Line of the song: “Tribal war can’t solve the problem, only love of the heart can solve them”
#11. Nah Go Far
Another tune with a kind of veiled aggressiveness which built itself up throughout the duration of the song and definitely added to its overall effect, despite the fact that the Bushman doesn’t ‘acknowledge’ it in any way, at least not obtrusively. Instead what he focuses his efforts on is getting across the message that not all of the time what seems the best is the best and certainly not when pertaining to the more material matters of life (I.e. money) which aren’t always worth the immediate effort they require but a long and diligent effort instead.
Line of the song: “Mi pray for God and I go work fi it. Buy a new pants and a shirt with it. Buy mi woman alla blouse and a skirt with it. Nah go tek mi money and go flirt with it”
#12. Blood Out
Riding the captivating old school Dancehall piece, the You Should Have Known Riddim (WICKED tune on the riddim from Bounty Killer named Kill Fi Fun) Blood Out definitely reaches to heights of Higher Ground as one of its best tunes with a downright addictive mid-tempo vibes. Of course the message is clearly on point but just following this one through was the main attraction here.
Line of the song: “What’s revealed to the babe and the suckling it was hidden from the wise. Now the youths they have check out their past and they’ve got it pacified. All I know that in this time Babylon is gonna get a surprise, cause they youths have read between the lines and see that you’ve been hiding the light” MASSIVE!
#13. Live Up
Complicatedly brilliant. Following such a tune as Blood Out, Live Up has rather large shoes to fill and upon slipping on the shoes, they begin stretching at the seams as its BIGGER than Blood Out, in my opinion. The song is very stereotypical in many ways, mostly the premises, as it urges the masses to ‘live up’ as opposed to ‘give up’ but this wouldn’t have made the cut on its own. And the moving ride Bushman takes his listeners on in support of that overall message is undeniably golden.
Line of the song: “And don’t you be like the careless King who let his people all astray. He never listened up, so he got swallowed up in the sea”
#14. Never Have It Easy
You’ll find the every tune down the stretch of Higher Ground is damn near EXCELLENT or even passed but didn’t receive even a fraction of the attention that level of quality would seem to require, Never Have It Easy was definitely no exception. This tune kind of slows things down a bit with, again, the message becoming the focal point here. Never Have It Easy really tries to encompasses the struggle of the children of Afrika throughout history and does a fine job in relating it to more current events and situations.
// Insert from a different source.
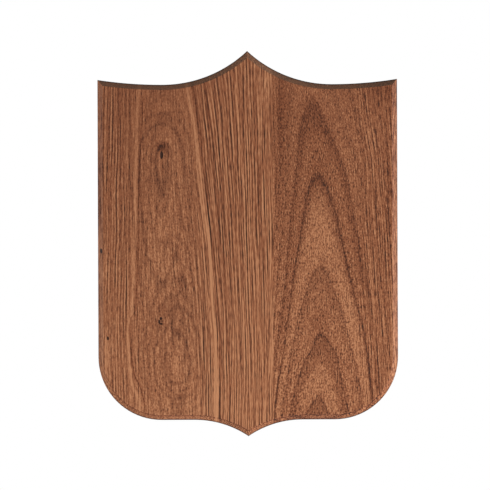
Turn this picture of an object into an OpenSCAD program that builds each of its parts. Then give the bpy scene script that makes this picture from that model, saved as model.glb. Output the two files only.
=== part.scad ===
// Shield plaque in walnut: two boards edge-glued with three biscuits, one chamfer round the
// front, and a steel keyhole hanger let into the back.
// X runs across and +Z up. +Y comes out of the back, towards the wall. The origin is the middle
// of the back face. Every piece is drawn lying on its back on the bench, front up, and stand()
// then stands it up.

/* [Shield] */
// Overall width
plaque_w = 177.8; // [145:0.1:230]
// Overall height, from the apex to the tip
plaque_h = 228.6; // [185:0.1:300]
// Thickness of the boards
plaque_t = 19; // [15.5:0.1:25]
// Width of the chamfer round the front, and its depth
chamfer = 3.2; // [1.5:0.1:5]

/* [Outline] */
// Drop from the apex to the two top corners
corner_drop = 16.9; // [14:0.1:22]
// Rise of a top corner above the lowest point of its shoulder
shoulder_rise = 3; // [1.5:0.1:5]
// Distance of a shoulder's lowest point from the centre line
shoulder_x = 50.3; // [42:0.1:60]
// Radius of the two lower corners
lower_corner_r = 37.5; // [25:0.1:40]
// Depth of the tip below the straight bottom edge
tip_drop = 9.8; // [7:0.1:15]
// Distance from the centre line to where the sweep down to the tip begins
tip_sweep_x = 32; // [24:0.1:34]

/* [Glued joint] */
// Distance of the glue line from the centre line
glue_x = 14.9; // [14:0.1:30]
// Length of a biscuit between its blunt ends
biscuit_l = 47; // [40:0.5:50]
// Width of a biscuit, half of it in each board
biscuit_w = 15; // [13:0.5:16]
// Thickness of a biscuit and of the slot that grips it
biscuit_t = 4; // [3:0.1:5]
// Room for glue between a biscuit's long edges and the bottoms of its slots
biscuit_gap = 0.5; // [0.3:0.1:1]
// Radius of the cutter that makes the slots
slot_cutter_r = 50; // [48:0.5:52]

/* [Keyhole hanger] */
// Length of the plate
hanger_l = 50.8; // [50:0.1:62]
// Width of the plate, whose ends are half round
hanger_w = 15.9; // [15:0.1:19]
// Thickness of the plate
hanger_t = 1.6; // [1.3:0.1:2]
// Depth of the plate's outer face below the back of the boards
hanger_sunk = 0.2; // [0.1:0.05:0.5]
// Gap between the edge of the plate and its housing
hanger_gap = 0.15; // [0.1:0.05:0.3]
// Distance from the apex to the middle of the plate
hanger_down = 38.5; // [35:0.1:60]
// Radius of the round hole that lets the wall screw's head in
entry_r = 4.75; // [3.9:0.05:5.8]
// Half the width of the slot that drops over the wall screw's neck
neck_r = 2.5; // [2:0.05:3]
// Distance of the entry hole below the middle of the plate
entry_drop = 5; // [4:0.1:6]
// Travel from the entry hole up to the end of the slot
hang_travel = 12; // [10:0.1:14.5]
// Depth of the pocket behind the plate, from the back of the boards
pocket_depth = 8; // [6.5:0.1:10]
// Room round the entry hole in the pocket behind it
pocket_room = 0.75; // [0.5:0.05:1]

/* [Hanger screws] */
// Radius over the threads
screw_r = 1.75; // [1.4:0.05:2.2]
// Radius of the flat head
screw_head_r = 3.45; // [3:0.05:4.2]
// Length from the top of the head to the point
screw_l = 12.7; // [10:0.1:14]
// Distance from a screw to the round end of the plate
screw_inset = 7.95; // [7:0.05:9]

/* [Hidden] */

$fn = 180;
over = 2;               // how far a cutter runs past what it cuts

half_w = plaque_w / 2;
half_h = plaque_h / 2;
low_y = half_h - corner_drop - shoulder_rise;   // height of the lowest points of the shoulders
flat_y = tip_drop - half_h;                     // height of the straight bottom edge

// Radius of the arc that sets off level and rises by rise over a distance run. It is a whole
// number of hundredths, so that arcs and straight lines meet without a sliver between them.
function arc_r(run, rise) = round((run * run + rise * rise) / (2 * rise) * 100) / 100;

apex_r = arc_r(shoulder_x, half_h - low_y);
shoulder_r = arc_r(half_w - shoulder_x, shoulder_rise);
sweep_r = arc_r(tip_sweep_x, tip_drop);
corner_x = half_w - lower_corner_r;
corner_y = flat_y + lower_corner_r;

// How far each arc turns, in degrees, from where it is level to its sharp corner.
apex_turn = asin(shoulder_x / apex_r);
shoulder_turn = asin((half_w - shoulder_x) / shoulder_r);
sweep_turn = asin(tip_sweep_x / sweep_r);

// Cutters run on past a sharp corner by this much, so that two of them mitre there.
mitre = 2.5 * chamfer;
function mitre_turn(r) = mitre / r * 180 / PI;

slot_z = (plaque_t - biscuit_t) / 2;
biscuit_blunt = 1.5;    // how much of each point of the lens is cut off square
biscuit_r = arc_r(biscuit_l / 2 + biscuit_blunt, biscuit_w / 2);
slot_depth = biscuit_w / 2 + biscuit_gap;

// The glue line runs from joint_low to joint_high, and each biscuit is in the middle of its share.
biscuit_count = 3;
joint_low = flat_y - sweep_r + sqrt(pow(sweep_r, 2) - pow(tip_sweep_x - glue_x, 2));
joint_high = low_y + apex_r - sqrt(pow(apex_r, 2) - pow(shoulder_x - glue_x, 2));
function biscuit_at(i) = joint_low + (joint_high - joint_low) * (i + 0.5) / biscuit_count;

hanger_y = half_h - hanger_down;
hanger_pitch = hanger_l - hanger_w;
screw_pitch = hanger_l - 2 * screw_inset;
entry_y = hanger_y - entry_drop;
neck_y = entry_y + hang_travel;
head_slope = tan(41);                           // an 82 degree flat head
head_depth = (screw_head_r - screw_r) / head_slope;
point_l = 3;
point_r = 0.2;                                  // radius of the blunted point
recess_w = 0.9;                                 // width of each arm of the driver's cross
recess_r = 2;                                   // reach of its arms at the top of the head
recess_depth = 2;

walnut = [0.50, 0.32, 0.23];
beech = [0.80, 0.64, 0.46];
zinc = [0.68, 0.69, 0.70];
steel = [0.78, 0.77, 0.72];

// Stands up what lies on its back on the bench.
module stand() {
    rotate([90, 0, 0]) children();
}

module both_sides() {
    children();
    mirror([1, 0, 0]) children();
}

// ---- Shield blank ----

// What the bandsaw takes off the right half of a square blank.
module sawn_away() {
    translate([shoulder_x, low_y + shoulder_r])
        intersection() {
            circle(shoulder_r);
            translate([0, -shoulder_r - over]) square([half_w, plaque_h]);
        }
    intersection() {
        translate([shoulder_x, low_y + apex_r]) circle(apex_r);
        translate([-over, low_y - over]) square([shoulder_x + over, plaque_h]);
    }
    difference() {
        translate([corner_x, flat_y - over]) square(lower_corner_r + over);
        translate([corner_x, corner_y]) circle(lower_corner_r);
    }
    translate([tip_sweep_x, -half_h - over]) square([half_w, tip_drop + over]);
    intersection() {
        translate([tip_sweep_x, flat_y - sweep_r]) circle(sweep_r);
        translate([-over, -half_h - over]) square([tip_sweep_x + over, plaque_h]);
    }
}

module blank() {
    linear_extrude(plaque_t)
        difference() {
            translate([-half_w, -half_h - over]) square([plaque_w, plaque_h + 2 * over]);
            both_sides() sawn_away();
        }
}

// Section of the cut that makes the chamfer. The sawn edge is at x = 0, and the wood is on its
// right when wood is 1, or on its left when it is -1.
module chamfer_section(wood) {
    reach = chamfer + over;
    polygon([
        [-wood * over, plaque_t + over],
        [-wood * over, plaque_t - reach],
        [wood * reach, plaque_t + over],
    ]);
}

// The chamfer cut along an arc of radius r. It starts at the angle from and goes on through turn.
// The wood is outside the arc when wood is 1.
module chamfer_arc(r, from, turn, wood) {
    rotate([0, 0, from])
        rotate_extrude(angle = turn)
            translate([r, 0]) chamfer_section(wood);
}

// The chamfer cut along a straight edge that runs along +Y, with the wood to its left.
module chamfer_straight(length) {
    rotate([90, 0, 180])
        linear_extrude(length) chamfer_section(1);
}

// The chamfer cut round the right half, a cutter for each arc and straight edge.
module chamfer_cut() {
    translate([shoulder_x, low_y + apex_r])
        chamfer_arc(apex_r, 270, -apex_turn - mitre_turn(apex_r), 1);
    translate([shoulder_x, low_y + shoulder_r])
        chamfer_arc(shoulder_r, 270, shoulder_turn + mitre_turn(shoulder_r), 1);
    translate([half_w, corner_y])
        chamfer_straight(half_h - corner_drop + mitre - corner_y);
    translate([corner_x, corner_y])
        chamfer_arc(lower_corner_r, 270, 90, -1);
    translate([tip_sweep_x, flat_y])
        rotate([0, 0, -90]) chamfer_straight(corner_x - tip_sweep_x);
    translate([tip_sweep_x, flat_y - sweep_r])
        chamfer_arc(sweep_r, 90, sweep_turn + mitre_turn(sweep_r), 1);
}

// ---- Boards ----

// The slots in one board. The round cutter stands on the open side of the joint: 1 is the right.
module biscuit_slots(open_side) {
    cutter_x = glue_x + open_side * (slot_cutter_r - slot_depth);
    for (i = [0:biscuit_count - 1])
        translate([cutter_x, biscuit_at(i), slot_z])
            cylinder(r = slot_cutter_r, h = biscuit_t);
}

// The part of the chamfered blank that lies between two distances from the centre line.
module board(from_x, to_x) {
    difference() {
        intersection() {
            blank();
            translate([from_x, -half_h - over, -over])
                cube([to_x - from_x, plaque_h + 2 * over, plaque_t + 2 * over]);
        }
        both_sides() chamfer_cut();
    }
}

// Outline of the plate and of its housing, grown by grow all round.
module hanger_outline(grow = 0) {
    r = hanger_w / 2 + grow;
    translate([-r, -hanger_pitch / 2]) square([2 * r, hanger_pitch]);
    for (end = [-1, 1])
        translate([0, end * hanger_pitch / 2]) circle(r);
}

// The housing for the plate, the pocket behind its keyhole and the holes that its screws cut.
module hanger_cuts() {
    floor_z = hanger_sunk + hanger_t;
    translate([0, hanger_y, -over])
        linear_extrude(floor_z + over) hanger_outline(hanger_gap);
    pocket_r = entry_r + pocket_room;
    translate([-pocket_r, entry_y, floor_z - over])
        cube([2 * pocket_r, hang_travel, pocket_depth - floor_z + over]);
    for (y = [entry_y, neck_y])
        translate([0, y, floor_z - over])
            cylinder(r = pocket_r, h = pocket_depth - floor_z + over);
    for (end = [-1, 1])
        translate([0, hanger_y + end * screw_pitch / 2, hanger_sunk]) screw_blank();
}

module left_board() {
    color(walnut) stand()
        difference() {
            board(-half_w - over, glue_x);
            biscuit_slots(1);
            hanger_cuts();
        }
}

module right_board() {
    color(walnut) stand()
        difference() {
            board(glue_x, half_w + over);
            biscuit_slots(-1);
        }
}

// ---- Biscuits ----

module biscuit(i) {
    color(beech) stand()
        translate([glue_x, biscuit_at(i), slot_z])
            intersection() {
                translate([biscuit_w / 2 - biscuit_r, 0, 0]) cylinder(r = biscuit_r, h = biscuit_t);
                translate([biscuit_r - biscuit_w / 2, 0, 0]) cylinder(r = biscuit_r, h = biscuit_t);
                translate([-biscuit_w, -biscuit_l / 2, -over])
                    cube([2 * biscuit_w, biscuit_l, biscuit_t + 2 * over]);
            }
}

module lower_biscuit() {
    biscuit(0);
}

module middle_biscuit() {
    biscuit(1);
}

module upper_biscuit() {
    biscuit(2);
}

// ---- Keyhole hanger ----

module keyhole_plate() {
    color(zinc) stand()
        difference() {
            translate([0, hanger_y, hanger_sunk]) linear_extrude(hanger_t) hanger_outline();
            translate([0, entry_y, -over]) cylinder(r = entry_r, h = hanger_t + 2 * over);
            translate([0, neck_y, -over]) cylinder(r = neck_r, h = hanger_t + 2 * over);
            translate([-neck_r, entry_y, -over]) cube([2 * neck_r, hang_travel, hanger_t + 2 * over]);
            for (end = [-1, 1])
                translate([0, hanger_y + end * screw_pitch / 2, hanger_sunk]) screw_blank();
        }
}

// ---- Screws ----

// The full form of a flat-head screw, head down and point up, as it fills the plate and the wood.
module screw_blank() {
    cylinder(r1 = screw_head_r, r2 = screw_r, h = head_depth);
    cylinder(r = screw_r, h = screw_l - point_l);
    translate([0, 0, screw_l - point_l]) cylinder(r1 = screw_r, r2 = point_r, h = point_l);
}

// The cross-shaped recess for the driver.
module driver_recess() {
    intersection() {
        cylinder(r1 = recess_r, r2 = recess_w / 2, h = recess_depth);
        for (turn = [45, 135])
            rotate([0, 0, turn])
                translate([-screw_head_r, -recess_w / 2, -over])
                    cube([2 * screw_head_r, recess_w, recess_depth + over]);
    }
}

module hanger_screw(end) {
    color(steel) stand()
        translate([0, hanger_y + end * screw_pitch / 2, hanger_sunk])
            difference() {
                screw_blank();
                driver_recess();
            }
}

module upper_screw() {
    hanger_screw(1);
}

module lower_screw() {
    hanger_screw(-1);
}

left_board();
right_board();
lower_biscuit();
middle_biscuit();
upper_biscuit();
keyhole_plate();
upper_screw();
lower_screw();
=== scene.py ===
"""A shield plaque in walnut: two boards glued edge to edge, with a keyhole hanger let into the back."""
import math

import bmesh
import bpy
from mathutils import Matrix, Vector, geometry


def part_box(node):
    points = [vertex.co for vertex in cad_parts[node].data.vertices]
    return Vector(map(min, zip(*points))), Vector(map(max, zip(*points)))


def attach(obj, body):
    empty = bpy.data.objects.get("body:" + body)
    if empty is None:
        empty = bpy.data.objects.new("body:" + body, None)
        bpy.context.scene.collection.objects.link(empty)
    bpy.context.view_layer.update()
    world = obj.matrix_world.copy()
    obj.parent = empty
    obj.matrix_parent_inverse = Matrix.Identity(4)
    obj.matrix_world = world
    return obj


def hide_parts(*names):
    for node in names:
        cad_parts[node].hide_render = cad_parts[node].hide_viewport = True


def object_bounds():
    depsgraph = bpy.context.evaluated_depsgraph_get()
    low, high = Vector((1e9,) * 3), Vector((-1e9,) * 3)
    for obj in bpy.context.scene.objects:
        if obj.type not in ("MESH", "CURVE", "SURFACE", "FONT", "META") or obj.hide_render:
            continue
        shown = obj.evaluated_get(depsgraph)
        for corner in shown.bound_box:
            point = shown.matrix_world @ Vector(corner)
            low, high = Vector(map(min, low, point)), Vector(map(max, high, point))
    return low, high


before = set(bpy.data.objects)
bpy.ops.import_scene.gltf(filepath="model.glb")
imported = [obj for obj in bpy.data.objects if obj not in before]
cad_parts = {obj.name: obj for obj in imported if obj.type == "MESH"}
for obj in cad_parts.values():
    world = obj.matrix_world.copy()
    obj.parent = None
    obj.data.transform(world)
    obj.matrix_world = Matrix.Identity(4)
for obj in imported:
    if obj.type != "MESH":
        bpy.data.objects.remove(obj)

cad_low, cad_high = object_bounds()

# ---------------------------------------------------------------------------------------------
# The studio: a white room, dimmer overhead, with a pale floor well below the plaque. A soft lamp
# stands far round to the right, a weak one to the left, and a low one in front.
# ---------------------------------------------------------------------------------------------
MM = 0.001                                  # the boards are worked out in millimetres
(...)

Line of the song: The entire second verse, a math lesson of EPIC proportions.
#15. Hey V
The one undeniable straight forward lovers tune on the album and a nice one at that, Hey V can really catch you off guard because you don’t know exactly what to expect. The lovers tune has never been the Bushman’s strong point AT ALL but its always interesting to see him try and after the MAMMOTH Arms Of A Woman tune, Hey V is definitely one of the best here.
Line of the song: “My love is coming at you, 150 MPH”
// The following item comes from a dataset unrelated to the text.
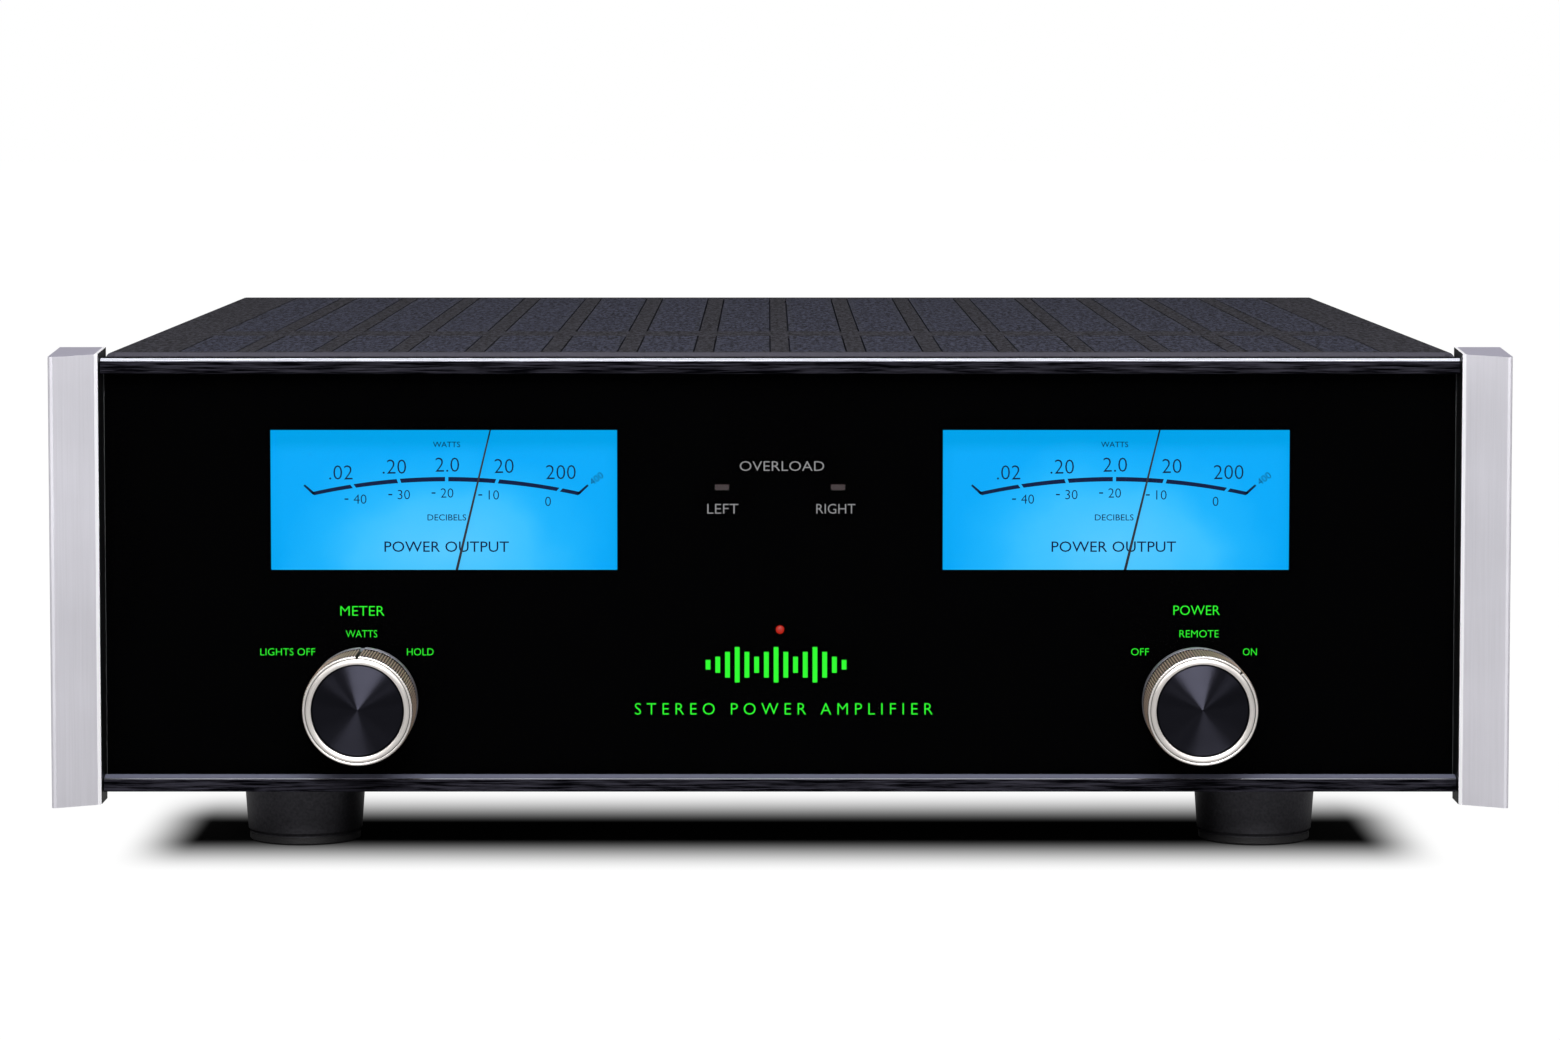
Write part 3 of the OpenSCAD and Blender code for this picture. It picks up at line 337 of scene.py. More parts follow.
def dial_light():
    """Blue light that is palest low in the middle of each dial."""
    tree = Tree("dial_light")
    x, _, z = tree.axes()
    across = tree.math("SUBTRACT", tree.math("ABSOLUTE", x), abs(pivots["right"].x))
    side = tree.math("DIVIDE", across, 52 * MM)
    rise = tree.math("DIVIDE", tree.math("SUBTRACT", z, pivots["right"].z + 20 * MM), 34 * MM)
    mottle = tree.ramp(tree.noise(45.0, detail=3.0), 0.3, 0.7, -0.08, 0.08)
    glow_at = tree.math("ADD", tree.hypotenuse(side, rise), mottle)
    inner = tree.mix(tree.ramp(glow_at, 0.0, 0.75), srgb(92, 208, 255), srgb(38, 191, 252))
    tree.set(
        base_color=scaled(srgb(10, 90, 160), 0.5),
        roughness=0.6,
        specular_ior_level=0.05,
        emission_color=tree.mix(tree.ramp(glow_at, 0.5, 0.98), inner, srgb(0, 172, 244)),
        emission_strength=0.97,
    )
    return tree.material


def lathe_turned(tree):
    """Gives a finish the streaks of metal turned about the front-to-back axis."""
    tangent = tree.add("ShaderNodeTangent", direction_type="RADIAL", axis="Y")
    tree.feed(tree.bsdf.inputs["Tangent"], tangent.outputs[0])
    tree.bsdf.inputs["Anisotropic Rotation"].default_value = 0.25
    return tree.material


def knob_radius(tree):
    """How far a point is from its knob's own axis."""
    x, _, z = tree.axes()
    return tree.hypotenuse(
        tree.math("SUBTRACT", tree.math("ABSOLUTE", x), knob_axes["right"].x),
        tree.math("SUBTRACT", z, knob_axes["right"].z),
    )


def domed_disc():
    """A turned black face, shaded as a shallow cone so that its upper half is lighter."""
    tree = finish(
        "spun_black", srgb(42, 42, 50), 0.34, metal=1.0, vary=0.06, grain=200.0, anisotropic=1.0
    )
    lathe_turned(tree)
    tree.bump(tree.math("MULTIPLY", knob_radius(tree), -DISC_LEAN), 1.0, 1.0)
    return tree.material


def knurled():
    """Warm metal, with painted shade down in the grooves."""
    tree = finish("knob_knurl", srgb(218, 190, 168), 0.4, metal=0.25, vary=0.25, grain=600.0)
    lo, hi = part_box("right_knob")
    crest = (hi.x - lo.x) / 2
    # Painted shade: the colour darkens down into each groove of the knurl.
    high = tree.ramp(knob_radius(tree), crest - KNURL_DARK, crest - KNURL_FULL)
    tree.set(base_color=tree.mix(high, srgb(46, 35, 28), tree.base_colour()))
    return tree.material


def two_tone(name, inside, colour_a, colour_b, rough_a, rough_b, metal_a, metal_b):
    """One CAD node in two finishes; inside(tree) is 1 where the second one shows."""
    tree = finish(name, colour_a, rough_a, metal=metal_a)
    part = inside(tree)
    tree.set(
        base_color=tree.mix(part, tree.base_colour(), colour_b),
        roughness=tree.ramp(part, 0, 1, rough_a, rough_b),
        metallic=tree.ramp(part, 0, 1, metal_a, metal_b),
    )
    return tree.material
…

#16. This World [Hold Strong]
As soon as this tune comes through Bushman himself seems to be trying to tell us that it may be a bit unusual, “watch this now”, he says before diving into the seemingly murky and dark closer of Higher Ground. The vibes are indeed quite different (though I would probably still call them more Dancehall than Hip-Hop) but, you guessed it, the message is key here as throughout all of the changes in the world, Bushman urges all to hold strong.
Line of the song: “Mine eves have seen kings of the earth set themselves against the ways of Jah. Nobility it has slowly divert and such short morals in mentality”
Synopsis: “I present to you another piece of my ongoing task. Let’s glorify words, sound and power, every second, minute and hour, like a ladder you cannot reach the top without making the first step, ‘Nyah Man Chant’; the second ‘Total Commitment’; NOW to my fans, friends and family, every second of life is to be glorified, which will take you to ‘HIGHER GROUND'
BLESSINGS : BUSHMAN"
(Bushman liner notes, Higher Ground)
Its interesting that Bushman almost appears to be trying to reveal some type of overall goal or connection between the three albums, Nyah Man Chant, Total Commitment and now Higher Ground, when he didn’t exactly do so previously. In the liners for NMC, there is an introduction to the singer without any (literal) contribution from him and in on TC, he does offer his general ‘THANK YOU MESSAGE’ where he thanks the usual cast of characters thanked on albums, before leaving us with, “I hope when you listen to these messages they will inspire you and soothe your mind”. So the interesting question becomes (outside of why the hell almost half of the writing credits on the album are given to D.(wight) Duncan (Bushman)/Unknown, as if they couldn’t call him and ask him who helped him write the seven or so tunes) was it, in fact, a plan from the onset, which would have encompassed such a great deal of his early career, to produce these however many albums with one joint goal of glorifying (a word he mentions twice here in two different forms) life? Well, with such a generic and broad wording of it like that, such a goal is perhaps the overall goal of EVERY tune the Bushman has ever done in his career so I doubt you would get much from there, however, what such a thing does do is denote some type of a planning, which is why I bring it up. If there were ANY type of tangible planning to run his music and, by extension, Bushman’s career to this (that) point, amongst these albums, then you may be dealing with one of the greatest masterminded events in modern Reggae history (be it by Bushman or someone else, like his friend Unknown). I’ll just occupy and satisfy my curious side by assuming that such a framework was knowingly established and that it all was some big, grand plan worked to perfection. The crowning jewel of said plan was SURE to be Higher Ground and it was all that and then some. What else was it? A bonafide MODERN REGGAE CLASSIC!